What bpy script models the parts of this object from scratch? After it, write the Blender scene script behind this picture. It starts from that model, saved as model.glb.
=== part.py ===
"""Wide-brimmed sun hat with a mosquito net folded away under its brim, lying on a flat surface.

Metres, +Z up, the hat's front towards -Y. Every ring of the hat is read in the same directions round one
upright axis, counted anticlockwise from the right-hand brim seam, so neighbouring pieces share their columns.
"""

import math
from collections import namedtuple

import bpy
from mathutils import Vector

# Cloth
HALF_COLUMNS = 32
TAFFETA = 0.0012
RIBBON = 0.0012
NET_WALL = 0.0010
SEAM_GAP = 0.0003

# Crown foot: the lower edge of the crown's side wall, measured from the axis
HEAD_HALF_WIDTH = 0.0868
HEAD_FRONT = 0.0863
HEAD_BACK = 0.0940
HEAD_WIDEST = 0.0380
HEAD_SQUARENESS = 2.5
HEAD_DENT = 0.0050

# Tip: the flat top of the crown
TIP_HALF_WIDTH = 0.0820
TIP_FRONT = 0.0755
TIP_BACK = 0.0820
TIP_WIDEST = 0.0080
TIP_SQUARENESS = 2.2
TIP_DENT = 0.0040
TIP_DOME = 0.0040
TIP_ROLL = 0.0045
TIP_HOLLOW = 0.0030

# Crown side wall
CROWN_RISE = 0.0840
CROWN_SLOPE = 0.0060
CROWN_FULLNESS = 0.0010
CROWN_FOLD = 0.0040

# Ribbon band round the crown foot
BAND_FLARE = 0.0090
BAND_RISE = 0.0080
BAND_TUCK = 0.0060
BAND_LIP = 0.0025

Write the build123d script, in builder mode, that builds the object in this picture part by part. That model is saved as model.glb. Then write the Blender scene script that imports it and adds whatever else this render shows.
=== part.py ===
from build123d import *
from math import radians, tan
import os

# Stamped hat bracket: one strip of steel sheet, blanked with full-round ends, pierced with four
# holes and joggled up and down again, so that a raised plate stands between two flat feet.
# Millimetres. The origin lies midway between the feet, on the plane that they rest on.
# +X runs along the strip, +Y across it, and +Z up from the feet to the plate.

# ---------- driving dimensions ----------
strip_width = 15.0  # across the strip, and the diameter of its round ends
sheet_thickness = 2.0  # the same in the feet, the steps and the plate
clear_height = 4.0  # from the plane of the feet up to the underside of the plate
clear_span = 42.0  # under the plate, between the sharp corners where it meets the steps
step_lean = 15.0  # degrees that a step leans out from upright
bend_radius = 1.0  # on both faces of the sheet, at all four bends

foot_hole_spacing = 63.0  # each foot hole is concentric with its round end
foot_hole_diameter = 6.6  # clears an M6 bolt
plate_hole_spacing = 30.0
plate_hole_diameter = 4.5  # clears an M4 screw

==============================

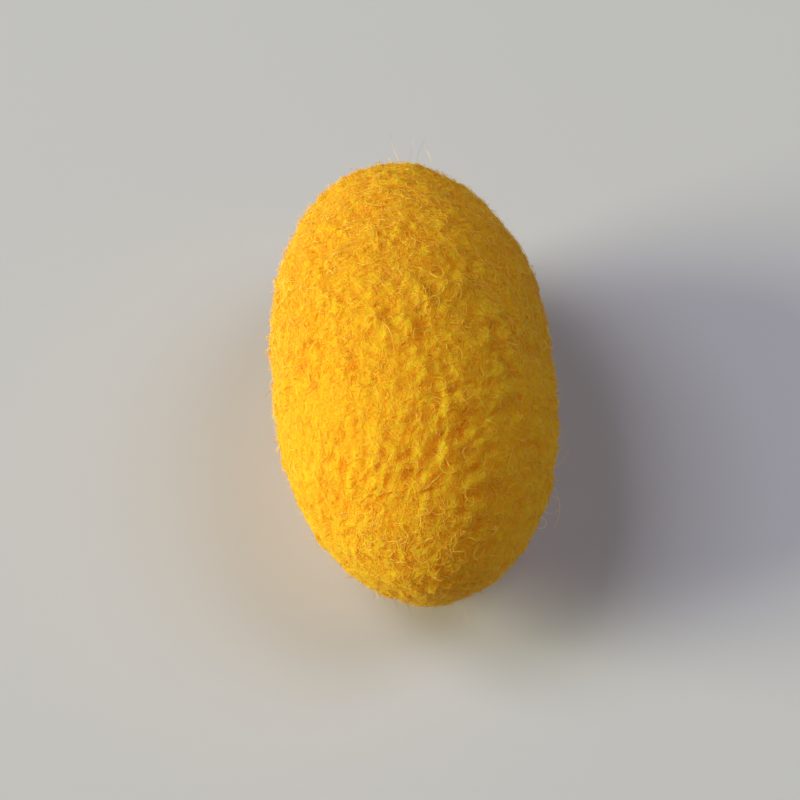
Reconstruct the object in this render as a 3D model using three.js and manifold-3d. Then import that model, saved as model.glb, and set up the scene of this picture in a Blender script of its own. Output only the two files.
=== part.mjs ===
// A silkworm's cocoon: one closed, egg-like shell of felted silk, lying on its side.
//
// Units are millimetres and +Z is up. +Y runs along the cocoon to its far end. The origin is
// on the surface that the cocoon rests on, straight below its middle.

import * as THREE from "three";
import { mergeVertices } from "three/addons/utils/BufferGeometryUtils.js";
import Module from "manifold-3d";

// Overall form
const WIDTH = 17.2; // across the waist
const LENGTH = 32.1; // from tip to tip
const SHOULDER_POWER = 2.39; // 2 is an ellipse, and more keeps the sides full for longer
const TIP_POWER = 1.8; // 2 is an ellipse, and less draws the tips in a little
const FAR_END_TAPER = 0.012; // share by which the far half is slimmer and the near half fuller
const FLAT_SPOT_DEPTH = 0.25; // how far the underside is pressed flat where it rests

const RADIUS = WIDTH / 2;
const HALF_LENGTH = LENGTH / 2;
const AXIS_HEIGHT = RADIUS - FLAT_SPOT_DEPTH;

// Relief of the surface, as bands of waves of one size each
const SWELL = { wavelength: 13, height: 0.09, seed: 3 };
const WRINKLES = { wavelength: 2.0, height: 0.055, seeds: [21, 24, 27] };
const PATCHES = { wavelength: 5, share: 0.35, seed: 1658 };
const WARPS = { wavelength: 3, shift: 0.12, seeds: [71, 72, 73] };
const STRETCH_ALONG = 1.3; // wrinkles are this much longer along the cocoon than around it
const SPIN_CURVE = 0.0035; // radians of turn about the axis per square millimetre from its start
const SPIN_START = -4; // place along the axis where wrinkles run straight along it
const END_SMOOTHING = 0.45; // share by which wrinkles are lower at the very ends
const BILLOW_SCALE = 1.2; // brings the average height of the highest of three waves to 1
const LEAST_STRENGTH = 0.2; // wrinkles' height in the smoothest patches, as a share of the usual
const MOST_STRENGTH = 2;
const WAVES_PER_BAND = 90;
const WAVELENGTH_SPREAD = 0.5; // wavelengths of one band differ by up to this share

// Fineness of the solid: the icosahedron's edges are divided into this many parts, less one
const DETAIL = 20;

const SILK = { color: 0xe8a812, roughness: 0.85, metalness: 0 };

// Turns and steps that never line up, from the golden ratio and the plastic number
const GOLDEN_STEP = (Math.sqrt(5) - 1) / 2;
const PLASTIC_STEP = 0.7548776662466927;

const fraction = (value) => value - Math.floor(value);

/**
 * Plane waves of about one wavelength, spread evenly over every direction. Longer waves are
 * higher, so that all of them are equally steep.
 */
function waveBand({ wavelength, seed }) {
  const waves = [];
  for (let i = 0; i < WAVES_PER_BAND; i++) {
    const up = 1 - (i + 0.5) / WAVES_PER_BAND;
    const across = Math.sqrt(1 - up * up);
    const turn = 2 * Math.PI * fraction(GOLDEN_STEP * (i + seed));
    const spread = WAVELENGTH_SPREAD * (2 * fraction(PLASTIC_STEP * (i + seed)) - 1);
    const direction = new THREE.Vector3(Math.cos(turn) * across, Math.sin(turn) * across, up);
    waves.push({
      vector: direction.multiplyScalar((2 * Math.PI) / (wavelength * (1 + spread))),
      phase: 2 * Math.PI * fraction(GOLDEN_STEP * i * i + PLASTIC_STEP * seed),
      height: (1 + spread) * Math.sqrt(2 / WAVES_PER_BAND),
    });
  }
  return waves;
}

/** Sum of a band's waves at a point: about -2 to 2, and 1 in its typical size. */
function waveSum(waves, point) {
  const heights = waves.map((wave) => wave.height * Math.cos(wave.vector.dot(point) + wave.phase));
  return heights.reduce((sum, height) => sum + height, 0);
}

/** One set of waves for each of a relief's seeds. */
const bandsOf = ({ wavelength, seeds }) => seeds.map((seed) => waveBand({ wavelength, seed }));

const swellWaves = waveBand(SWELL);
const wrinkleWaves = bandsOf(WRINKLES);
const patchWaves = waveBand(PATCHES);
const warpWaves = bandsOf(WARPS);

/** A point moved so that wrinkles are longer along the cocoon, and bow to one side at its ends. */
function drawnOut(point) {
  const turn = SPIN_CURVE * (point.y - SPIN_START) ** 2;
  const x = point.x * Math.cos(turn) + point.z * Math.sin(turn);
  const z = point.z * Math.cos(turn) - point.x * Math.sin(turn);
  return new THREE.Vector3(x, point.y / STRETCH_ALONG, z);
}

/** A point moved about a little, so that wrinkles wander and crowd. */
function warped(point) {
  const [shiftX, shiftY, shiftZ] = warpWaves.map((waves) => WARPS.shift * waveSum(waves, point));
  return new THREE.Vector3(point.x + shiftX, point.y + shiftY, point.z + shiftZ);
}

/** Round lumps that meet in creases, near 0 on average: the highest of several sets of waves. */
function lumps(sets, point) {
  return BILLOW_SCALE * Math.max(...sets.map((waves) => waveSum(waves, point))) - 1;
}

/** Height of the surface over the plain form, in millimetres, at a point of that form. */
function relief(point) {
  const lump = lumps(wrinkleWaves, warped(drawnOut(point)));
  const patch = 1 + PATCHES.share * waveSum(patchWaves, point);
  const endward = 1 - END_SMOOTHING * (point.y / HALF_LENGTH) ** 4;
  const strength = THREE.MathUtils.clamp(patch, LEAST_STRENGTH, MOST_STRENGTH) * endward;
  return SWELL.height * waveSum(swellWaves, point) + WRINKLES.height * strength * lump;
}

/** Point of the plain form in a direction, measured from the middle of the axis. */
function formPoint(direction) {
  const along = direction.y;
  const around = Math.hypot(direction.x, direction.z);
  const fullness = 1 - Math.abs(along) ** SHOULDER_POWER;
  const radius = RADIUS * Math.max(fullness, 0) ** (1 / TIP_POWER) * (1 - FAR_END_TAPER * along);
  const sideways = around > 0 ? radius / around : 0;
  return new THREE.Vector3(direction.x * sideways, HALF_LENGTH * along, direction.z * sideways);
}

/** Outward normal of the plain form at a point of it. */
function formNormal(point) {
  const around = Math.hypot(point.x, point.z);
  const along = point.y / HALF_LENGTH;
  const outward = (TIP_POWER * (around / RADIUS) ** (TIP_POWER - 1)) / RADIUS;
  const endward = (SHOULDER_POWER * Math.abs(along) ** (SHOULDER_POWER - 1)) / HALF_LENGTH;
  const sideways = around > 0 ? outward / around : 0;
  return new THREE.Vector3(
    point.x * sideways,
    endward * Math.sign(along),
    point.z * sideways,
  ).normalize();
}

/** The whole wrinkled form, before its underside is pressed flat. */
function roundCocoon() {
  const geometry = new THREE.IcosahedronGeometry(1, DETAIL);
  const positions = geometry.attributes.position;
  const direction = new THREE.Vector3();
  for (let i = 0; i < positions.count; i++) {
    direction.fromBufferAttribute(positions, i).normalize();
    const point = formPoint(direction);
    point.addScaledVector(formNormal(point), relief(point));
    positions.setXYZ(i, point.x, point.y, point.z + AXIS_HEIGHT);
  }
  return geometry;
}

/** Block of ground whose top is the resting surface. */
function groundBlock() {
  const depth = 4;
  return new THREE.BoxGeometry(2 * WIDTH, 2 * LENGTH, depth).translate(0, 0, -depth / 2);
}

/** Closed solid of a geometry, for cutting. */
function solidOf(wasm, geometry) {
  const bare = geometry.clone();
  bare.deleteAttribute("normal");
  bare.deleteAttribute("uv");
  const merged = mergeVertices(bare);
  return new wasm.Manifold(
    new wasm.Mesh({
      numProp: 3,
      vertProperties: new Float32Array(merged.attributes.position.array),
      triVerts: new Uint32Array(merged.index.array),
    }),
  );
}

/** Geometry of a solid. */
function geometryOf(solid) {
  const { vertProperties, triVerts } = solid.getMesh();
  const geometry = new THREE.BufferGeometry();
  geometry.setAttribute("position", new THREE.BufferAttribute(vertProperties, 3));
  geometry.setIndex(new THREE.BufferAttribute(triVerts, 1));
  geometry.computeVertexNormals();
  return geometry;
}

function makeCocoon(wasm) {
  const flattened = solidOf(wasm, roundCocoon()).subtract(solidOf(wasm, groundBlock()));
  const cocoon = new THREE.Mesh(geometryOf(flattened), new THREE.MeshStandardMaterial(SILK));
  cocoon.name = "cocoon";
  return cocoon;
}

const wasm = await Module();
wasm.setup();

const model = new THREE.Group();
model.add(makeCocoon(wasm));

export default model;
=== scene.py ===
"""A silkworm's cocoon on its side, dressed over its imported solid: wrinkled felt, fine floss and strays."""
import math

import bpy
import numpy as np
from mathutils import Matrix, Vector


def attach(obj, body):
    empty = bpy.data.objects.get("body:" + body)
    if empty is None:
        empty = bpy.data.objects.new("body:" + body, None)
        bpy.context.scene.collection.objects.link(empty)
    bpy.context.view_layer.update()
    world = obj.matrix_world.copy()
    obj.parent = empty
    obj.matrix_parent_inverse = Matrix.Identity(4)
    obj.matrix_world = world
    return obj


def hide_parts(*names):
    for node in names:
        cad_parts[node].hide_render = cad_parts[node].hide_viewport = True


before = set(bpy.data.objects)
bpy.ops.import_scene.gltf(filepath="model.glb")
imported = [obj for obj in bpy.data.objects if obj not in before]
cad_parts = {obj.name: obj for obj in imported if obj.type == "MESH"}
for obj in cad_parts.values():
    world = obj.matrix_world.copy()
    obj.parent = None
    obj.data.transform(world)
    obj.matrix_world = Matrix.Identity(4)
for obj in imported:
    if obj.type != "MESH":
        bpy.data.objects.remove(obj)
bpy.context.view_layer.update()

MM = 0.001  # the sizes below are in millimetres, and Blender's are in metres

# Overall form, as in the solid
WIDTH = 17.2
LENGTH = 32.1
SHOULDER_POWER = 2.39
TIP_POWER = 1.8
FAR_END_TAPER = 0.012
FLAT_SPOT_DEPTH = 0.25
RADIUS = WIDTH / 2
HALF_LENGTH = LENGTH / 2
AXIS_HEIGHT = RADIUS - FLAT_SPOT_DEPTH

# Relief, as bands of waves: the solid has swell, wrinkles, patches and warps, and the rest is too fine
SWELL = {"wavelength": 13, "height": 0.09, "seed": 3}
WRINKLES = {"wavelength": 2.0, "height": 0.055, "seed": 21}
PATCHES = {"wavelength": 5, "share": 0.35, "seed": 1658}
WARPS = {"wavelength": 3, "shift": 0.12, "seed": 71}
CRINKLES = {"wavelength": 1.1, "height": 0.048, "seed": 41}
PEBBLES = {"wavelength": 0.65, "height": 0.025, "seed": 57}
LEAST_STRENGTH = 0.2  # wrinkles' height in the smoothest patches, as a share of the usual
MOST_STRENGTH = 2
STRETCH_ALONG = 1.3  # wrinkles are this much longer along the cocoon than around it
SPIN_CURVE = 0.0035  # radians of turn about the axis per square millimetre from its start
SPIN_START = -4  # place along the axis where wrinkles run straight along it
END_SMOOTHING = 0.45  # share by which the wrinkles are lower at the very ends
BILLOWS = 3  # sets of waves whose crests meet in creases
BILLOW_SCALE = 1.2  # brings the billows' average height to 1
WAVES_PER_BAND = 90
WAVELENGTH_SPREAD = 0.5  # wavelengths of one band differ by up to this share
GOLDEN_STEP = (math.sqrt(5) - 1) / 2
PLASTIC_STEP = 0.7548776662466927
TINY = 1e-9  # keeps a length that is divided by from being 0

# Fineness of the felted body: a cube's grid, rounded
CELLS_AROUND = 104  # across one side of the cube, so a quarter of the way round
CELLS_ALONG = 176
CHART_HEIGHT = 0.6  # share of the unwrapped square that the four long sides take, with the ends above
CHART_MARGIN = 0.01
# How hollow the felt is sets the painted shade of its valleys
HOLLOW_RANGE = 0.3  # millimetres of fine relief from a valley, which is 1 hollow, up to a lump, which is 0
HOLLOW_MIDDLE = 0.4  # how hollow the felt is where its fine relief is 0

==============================

* **What you need to do**
Above are the records; from them, give again exactly the lines from the one containing "const wasm = await Module();" through the one containing "bpy.context.scene.collection.objects.link(empty)", both included.

* **Solved problem**
const wasm = await Module();
wasm.setup();

const model = new THREE.Group();
model.add(makeCocoon(wasm));

export default model;
=== scene.py ===
"""A silkworm's cocoon on its side, dressed over its imported solid: wrinkled felt, fine floss and strays."""
import math

import bpy
import numpy as np
from mathutils import Matrix, Vector


def attach(obj, body):
    empty = bpy.data.objects.get("body:" + body)
    if empty is None:
        empty = bpy.data.objects.new("body:" + body, None)
        bpy.context.scene.collection.objects.link(empty)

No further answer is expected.